Ramos diz que será preciso reduzir subsídios (que correspondem a 2,5% do PIB), corrigindo logo as tarifas de ônibus e energia, mais desatualizadas, e cortar os gastos públicos. “Se o governo não cortar as despesas, a reação vai ser ruim: o gasto público e o desequilíbrio fiscal estão na raiz dos problemas macroeconômicos da Argentina”, diz o economista do Goldman Sachs.

Borenstein, que foi economista-chefe do BTG Pactual na Argentina entre 2014 e 2020, sugere um plano de estabilização clássico, semelhante ao Plano Real brasileiro, com a adoção da URV, em 1994.

“Seria um ajuste com um componente bem ortodoxo, com a queda do déficit até atingir o equilíbrio fiscal, tendo como segundo componente o ajuste cambial, com uma grande desvalorização”, diz Borenstein, citando os 20 tipos de câmbio existentes na Argentina.

Borenstein observa que a dificuldade maior do governo não será técnica, pois Milei sabe o que tem de fazer, mas sim de governabilidade: como obter apoio político e social para o plano andar.

“Isso implica que o ministro da Fazenda seja alguém com credencial e experiência política para não dizer simplesmente que vai perseguir superávit, vai precisar dizer como”, diz.

O equilíbrio fiscal, de acordo com o acadêmico argentino, é o primeiro a ser perseguido. Segundo ele, diferentemente do Brasil, a Argentina não tem acesso ao mercado de dívida. Com isso, o déficit tem sempre de ser financiado com emissão monetária.

“Se conseguir transmitir com credibilidade que não tem mais déficit (e, portanto, emissão monetária), a expectativa de inflação tende a cair”, observa. De acordo com Borenstein, a Argentina tem grande vencimento da dívida apenas em 2025. A estratégia é convencer o mercado que o país terá acesso a capital novo em dois anos.

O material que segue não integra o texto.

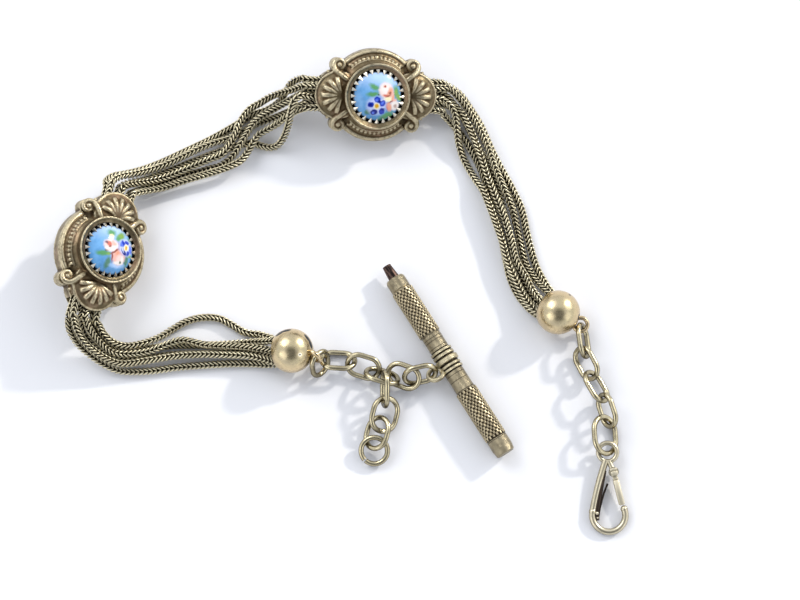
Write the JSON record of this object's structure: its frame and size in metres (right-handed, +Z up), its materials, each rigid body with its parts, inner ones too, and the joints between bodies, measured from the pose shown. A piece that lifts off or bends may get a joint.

“Mas, para isso, precisamos eliminar o déficit primário (antes de juros); isso seria suficiente para fazer o roll over da dívida”, afirma Borenstein, lembrando que a proposta de Milei de renegociar a dívida é parecida com a que propõe o FMI. “Vai ser uma discussão eminentemente técnica, não política.”

Os dois economistas concordam que um ajuste é factível, mas não será fácil. “Milei é impulsivo e tem ideias extremas, o que vai gerar conflitos políticos e sociais, mas não há tempo a perder”, diz Ramos.

Borenstein prevê que, “num cenário otimista”, com um ministro da Economia com experiencia política e comunicação moderada, é possível começar a obter resultados positivos em seis meses.

“A inflação deve continuar subido mais cinco meses, começando a cair na segunda metade do ano próximo”, prevê. O equilíbrio fiscal pode ser atingido em até um ano, dependendo do ritmo de reformas.

“As privatizações certamente vão gerar polêmica, assim como o corte de subsídios, que tem muita resistência”, diz o economista argentino.